Terres rares – quand l’Afrique invente de nouvelles filières
Deux annonces en Afrique du Sud et au Malawi rebattent les cartes du marché mondial des terres rares. La première transforme un déchet industriel en ressource stratégique. La seconde verrouille un contrat d’approvisionnement long terme vers l’Australie. POINT FOCUS vous en décrypte les enjeux, et pourquoi ces signaux sont une excellente nouvelle pour l’Afrique.
De Phalaborwa au Malawi, les métaux critiques africains prennent place dans les batteries, moteurs et éoliennes de demain.
Phalaborwa : quand les déchets deviennent un gisement
À Phalaborwa, ancienne ville minière du nord-est sud-africain, Rainbow Rare Earths a réussi à extraire des terres rares à partir de… phosphogypse. Ce sous-produit blanchâtre de l’industrie des engrais, jusque-là stocké en montagnes de déchets, recèle en réalité des métaux critiques comme le néodyme et le praséodyme, essentiels aux aimants des éoliennes et des véhicules électriques.
Grâce à un procédé innovant de séparation continue, l’entreprise affirme avoir atteint des teneurs supérieures à 90 % de pureté. “Ces résultats confirment le potentiel de Phalaborwa pour devenir l’un des producteurs à plus bas coût de terres rares en dehors de la Chine”, a déclaré George Bennett, son directeur général. Autrement dit : transformer un passif environnemental en actif stratégique.

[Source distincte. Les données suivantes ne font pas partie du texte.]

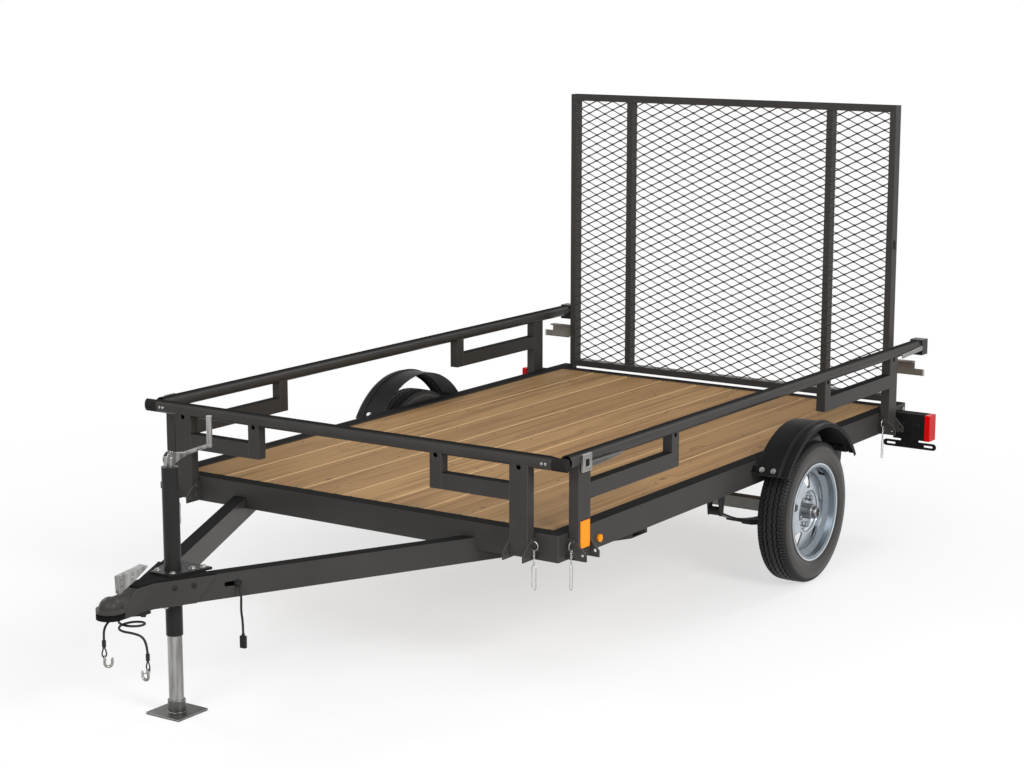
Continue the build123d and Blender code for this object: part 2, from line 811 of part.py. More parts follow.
def leaf_spring():
    """Left spring: a long leaf with an eye at each end over shorter leaves."""
    seat = tyre_radius - axle_tube / 2 - seat_gap
    x_low = spring_x - spring_width / 2
    rise = spring_eye_height - seat
    pack = None
    for number in range(leaf_count):
        half = spring_half_length * (1 - leaf_step_share * number)
        top = seat - number * leaf_thickness
        lift = rise * (half / spring_half_length) ** 2
        upper = ThreePointArc((x_low, wheel_y - half, top + lift), (x_low, wheel_y, top),
                              (x_low, wheel_y + half, top + lift))
        lower = ThreePointArc((x_low, wheel_y - half, top + lift - leaf_thickness),
                              (x_low, wheel_y, top - leaf_thickness),
                              (x_low, wheel_y + half, top + lift - leaf_thickness))
        ends = [Line(upper @ 0, lower @ 0), Line(upper @ 1, lower @ 1)]
        leaf = extrude(make_face([upper.edge(), lower.edge(), ends[0].edge(), ends[1].edge()]),
                       amount=spring_width, dir=(1, 0, 0))
        pack = leaf if pack is None else pack + leaf
    for way in (-1, 1):
        y = wheel_y + way * spring_half_length
        pack += rod((x_low, y, spring_eye_height), (x_low + spring_width, y, spring_eye_height),
                    spring_eye_radius)
        pack -= rod((x_low - overrun, y, spring_eye_height),
                    (x_low + spring_width + overrun, y, spring_eye_height),
                    hanger_bolt_radius + pin_clearance)
    return pack


def spring_hangers():
    """Left hangers: two cheeks under the side member at each spring eye, with a bolt."""
    pieces = []
    for way in (-1, 1):
        y = wheel_y + way * spring_half_length
        outline = [(y - hanger_half_length, frame_bottom), (y + hanger_half_length, frame_bottom),
                   (y + hanger_half_length / 2, spring_eye_height - spring_eye_radius),
                   (y - hanger_half_length / 2, spring_eye_height - spring_eye_radius)]
        inner = spring_x - spring_width / 2 - moving_gap
        outer = spring_x + spring_width / 2 + moving_gap
        hanger = across_x(outline, inner - hanger_wall, inner)
        hanger += across_x(outline, outer, outer + hanger_wall)
        hanger += rod((inner - hanger_wall, y, spring_eye_height),
                      (outer + hanger_wall, y, spring_eye_height), hanger_bolt_radius)
        pieces.append(hanger)
    return pieces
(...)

Kangankunde : un contrat qui sécurise l’aval
Plus au nord, au Malawi, le projet de Kangankunde s’apprête lui aussi à basculer dans la cour des grands. Son opérateur, Lindian Resources, vient de signer avec l’australien Iluka Resources un contrat d’approvisionnement de quinze ans. L’accord porte sur 600 tonnes par an de concentré de monazite – un minéral riche en terres rares –, soit 900 tonnes au total.
Pour financer la construction, Iluka avance un prêt de 20 millions de dollars (environ 12 milliards F CFA). La matière première malawite sera ensuite raffinée dans l’usine d’Eneabba, en Australie occidentale, première raffinerie intégrée de terres rares hors de Chine, dont le démarrage est prévu en 2027. Dans sa note officielle, Iluka souligne : “c’est un exemple d’Iluka catalysant une nouvelle mine en production en tant que client raffineur”.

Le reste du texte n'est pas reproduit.